### PROBLEM TO SOLVE
Copy exactly, please, the lines of the data from its start through the line containing "# middle of the whole unit.".

* * *

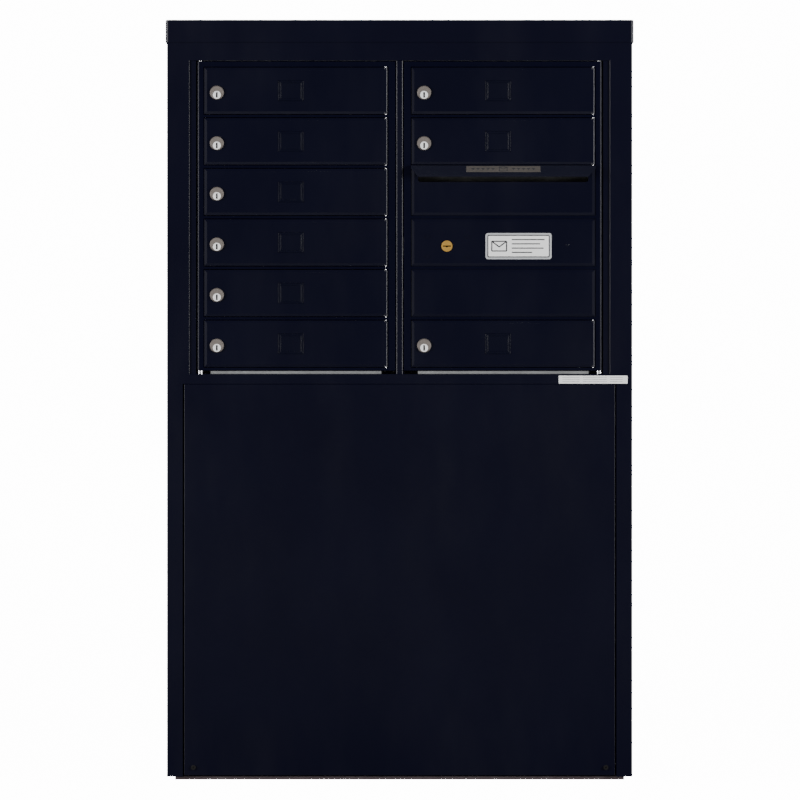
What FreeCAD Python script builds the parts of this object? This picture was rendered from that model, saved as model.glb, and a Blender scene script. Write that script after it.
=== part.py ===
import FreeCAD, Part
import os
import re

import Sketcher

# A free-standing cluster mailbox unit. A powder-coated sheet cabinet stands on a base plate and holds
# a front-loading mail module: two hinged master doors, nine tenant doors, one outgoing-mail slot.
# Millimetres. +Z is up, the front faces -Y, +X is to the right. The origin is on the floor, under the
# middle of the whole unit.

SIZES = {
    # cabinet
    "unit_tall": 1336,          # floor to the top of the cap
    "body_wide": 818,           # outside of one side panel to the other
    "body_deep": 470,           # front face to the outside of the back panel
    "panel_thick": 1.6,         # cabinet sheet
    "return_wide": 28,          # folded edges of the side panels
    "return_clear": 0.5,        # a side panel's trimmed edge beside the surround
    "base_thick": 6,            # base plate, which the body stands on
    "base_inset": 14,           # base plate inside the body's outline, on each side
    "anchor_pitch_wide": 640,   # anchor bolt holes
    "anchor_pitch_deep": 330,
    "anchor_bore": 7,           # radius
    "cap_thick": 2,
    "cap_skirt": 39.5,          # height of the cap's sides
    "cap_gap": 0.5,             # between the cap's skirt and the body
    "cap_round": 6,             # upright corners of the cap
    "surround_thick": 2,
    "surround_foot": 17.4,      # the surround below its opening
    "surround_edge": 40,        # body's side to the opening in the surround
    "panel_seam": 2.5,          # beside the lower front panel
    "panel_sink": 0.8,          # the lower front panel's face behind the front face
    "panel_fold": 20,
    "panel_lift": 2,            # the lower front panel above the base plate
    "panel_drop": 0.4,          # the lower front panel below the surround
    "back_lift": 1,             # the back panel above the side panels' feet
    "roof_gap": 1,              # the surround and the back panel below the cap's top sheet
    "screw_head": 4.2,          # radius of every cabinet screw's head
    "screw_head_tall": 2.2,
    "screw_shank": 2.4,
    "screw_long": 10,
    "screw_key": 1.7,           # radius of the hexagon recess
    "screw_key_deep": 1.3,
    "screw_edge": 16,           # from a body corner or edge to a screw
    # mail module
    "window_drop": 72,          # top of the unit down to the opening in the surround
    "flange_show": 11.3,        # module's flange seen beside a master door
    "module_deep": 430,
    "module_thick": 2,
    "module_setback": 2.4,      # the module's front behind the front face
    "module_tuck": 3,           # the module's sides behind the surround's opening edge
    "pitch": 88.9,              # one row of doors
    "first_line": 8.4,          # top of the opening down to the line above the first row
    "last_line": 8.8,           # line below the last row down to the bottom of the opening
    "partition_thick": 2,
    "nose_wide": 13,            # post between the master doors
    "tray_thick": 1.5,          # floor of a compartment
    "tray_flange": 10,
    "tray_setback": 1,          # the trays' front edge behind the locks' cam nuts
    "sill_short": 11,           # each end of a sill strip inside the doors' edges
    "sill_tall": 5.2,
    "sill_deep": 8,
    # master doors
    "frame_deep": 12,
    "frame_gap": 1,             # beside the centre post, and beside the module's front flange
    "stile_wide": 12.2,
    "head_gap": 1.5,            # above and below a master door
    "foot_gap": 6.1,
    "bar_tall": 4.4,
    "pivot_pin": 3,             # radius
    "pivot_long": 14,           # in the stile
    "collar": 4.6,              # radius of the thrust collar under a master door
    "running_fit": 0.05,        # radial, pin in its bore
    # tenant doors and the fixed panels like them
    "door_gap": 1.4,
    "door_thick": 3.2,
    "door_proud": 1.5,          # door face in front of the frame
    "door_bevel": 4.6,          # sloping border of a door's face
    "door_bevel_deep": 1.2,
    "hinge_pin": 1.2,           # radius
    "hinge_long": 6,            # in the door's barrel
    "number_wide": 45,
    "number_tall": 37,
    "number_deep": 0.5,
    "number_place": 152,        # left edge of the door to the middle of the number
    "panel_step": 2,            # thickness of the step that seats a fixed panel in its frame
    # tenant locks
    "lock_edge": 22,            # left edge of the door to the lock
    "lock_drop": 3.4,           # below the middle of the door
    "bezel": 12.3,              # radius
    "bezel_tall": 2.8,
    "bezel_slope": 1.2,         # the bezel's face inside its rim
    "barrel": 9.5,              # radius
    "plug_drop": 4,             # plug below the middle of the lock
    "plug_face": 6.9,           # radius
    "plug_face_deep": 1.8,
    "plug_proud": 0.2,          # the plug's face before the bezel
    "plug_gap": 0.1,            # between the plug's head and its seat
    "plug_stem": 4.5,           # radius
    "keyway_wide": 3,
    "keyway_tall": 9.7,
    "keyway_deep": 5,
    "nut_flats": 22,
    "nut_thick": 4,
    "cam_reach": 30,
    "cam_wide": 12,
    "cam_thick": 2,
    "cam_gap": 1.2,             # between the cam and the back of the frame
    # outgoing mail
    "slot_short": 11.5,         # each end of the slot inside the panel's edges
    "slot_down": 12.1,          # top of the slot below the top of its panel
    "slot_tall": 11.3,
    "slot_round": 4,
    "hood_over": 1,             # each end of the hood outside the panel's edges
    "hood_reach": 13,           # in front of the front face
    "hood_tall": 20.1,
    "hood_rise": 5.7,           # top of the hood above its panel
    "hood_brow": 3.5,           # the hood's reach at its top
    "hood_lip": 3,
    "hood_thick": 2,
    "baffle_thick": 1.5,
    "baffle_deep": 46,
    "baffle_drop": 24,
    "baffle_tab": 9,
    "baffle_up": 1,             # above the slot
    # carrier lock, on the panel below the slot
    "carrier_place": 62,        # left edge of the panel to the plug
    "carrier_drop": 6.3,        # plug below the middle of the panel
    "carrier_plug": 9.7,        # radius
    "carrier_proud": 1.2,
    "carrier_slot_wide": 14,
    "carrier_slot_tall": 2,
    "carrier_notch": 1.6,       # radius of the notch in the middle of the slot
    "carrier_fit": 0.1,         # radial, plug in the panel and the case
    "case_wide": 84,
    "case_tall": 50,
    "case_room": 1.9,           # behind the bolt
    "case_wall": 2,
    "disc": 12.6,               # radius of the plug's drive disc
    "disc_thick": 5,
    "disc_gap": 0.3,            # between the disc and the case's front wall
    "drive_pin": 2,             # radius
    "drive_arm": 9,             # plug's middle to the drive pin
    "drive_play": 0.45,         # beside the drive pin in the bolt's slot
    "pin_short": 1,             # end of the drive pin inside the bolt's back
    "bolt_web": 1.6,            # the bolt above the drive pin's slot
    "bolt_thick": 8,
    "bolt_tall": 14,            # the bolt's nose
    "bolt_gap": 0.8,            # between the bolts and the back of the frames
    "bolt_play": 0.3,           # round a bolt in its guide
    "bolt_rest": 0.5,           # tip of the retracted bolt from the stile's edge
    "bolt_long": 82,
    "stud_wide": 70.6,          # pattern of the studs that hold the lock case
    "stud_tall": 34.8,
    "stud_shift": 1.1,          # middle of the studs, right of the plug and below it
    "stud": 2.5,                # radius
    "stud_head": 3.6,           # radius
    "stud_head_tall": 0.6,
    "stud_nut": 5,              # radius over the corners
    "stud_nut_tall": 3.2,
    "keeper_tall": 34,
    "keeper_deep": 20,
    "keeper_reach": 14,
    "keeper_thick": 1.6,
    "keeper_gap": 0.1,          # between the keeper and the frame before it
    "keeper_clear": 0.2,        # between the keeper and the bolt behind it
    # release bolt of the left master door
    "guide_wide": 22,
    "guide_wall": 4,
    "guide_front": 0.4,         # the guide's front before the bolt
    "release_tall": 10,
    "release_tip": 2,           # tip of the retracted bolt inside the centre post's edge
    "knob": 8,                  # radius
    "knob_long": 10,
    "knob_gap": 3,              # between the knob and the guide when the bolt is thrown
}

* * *

### RESULT OF THIS TASK
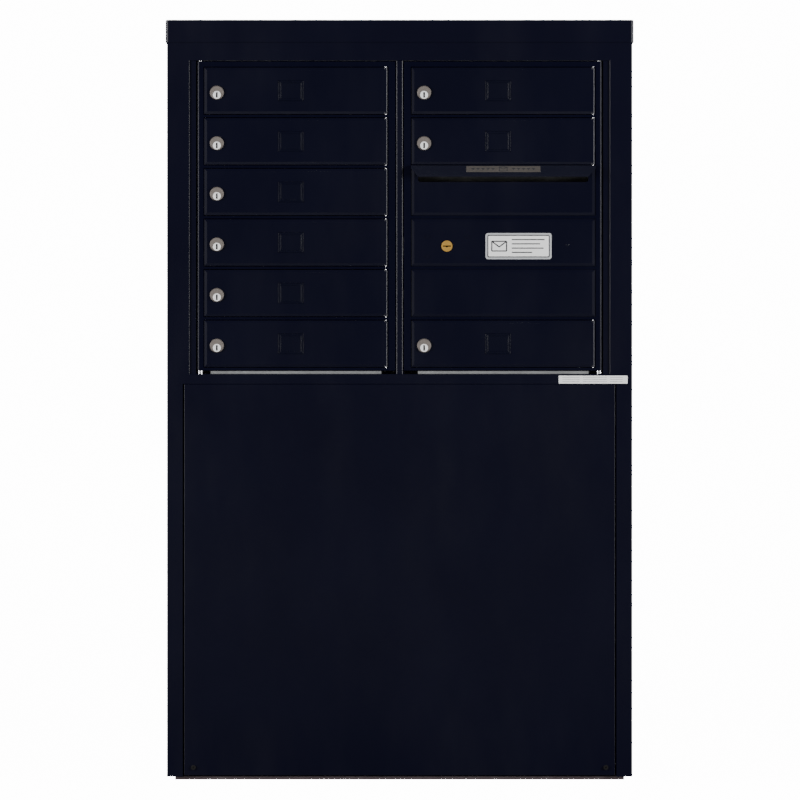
What FreeCAD Python script builds the parts of this object? This picture was rendered from that model, saved as model.glb, and a Blender scene script. Write that script after it.
=== part.py ===
import FreeCAD, Part
import os
import re

import Sketcher

# A free-standing cluster mailbox unit. A powder-coated sheet cabinet stands on a base plate and holds
# a front-loading mail module: two hinged master doors, nine tenant doors, one outgoing-mail slot.
# Millimetres. +Z is up, the front faces -Y, +X is to the right. The origin is on the floor, under the
# middle of the whole unit.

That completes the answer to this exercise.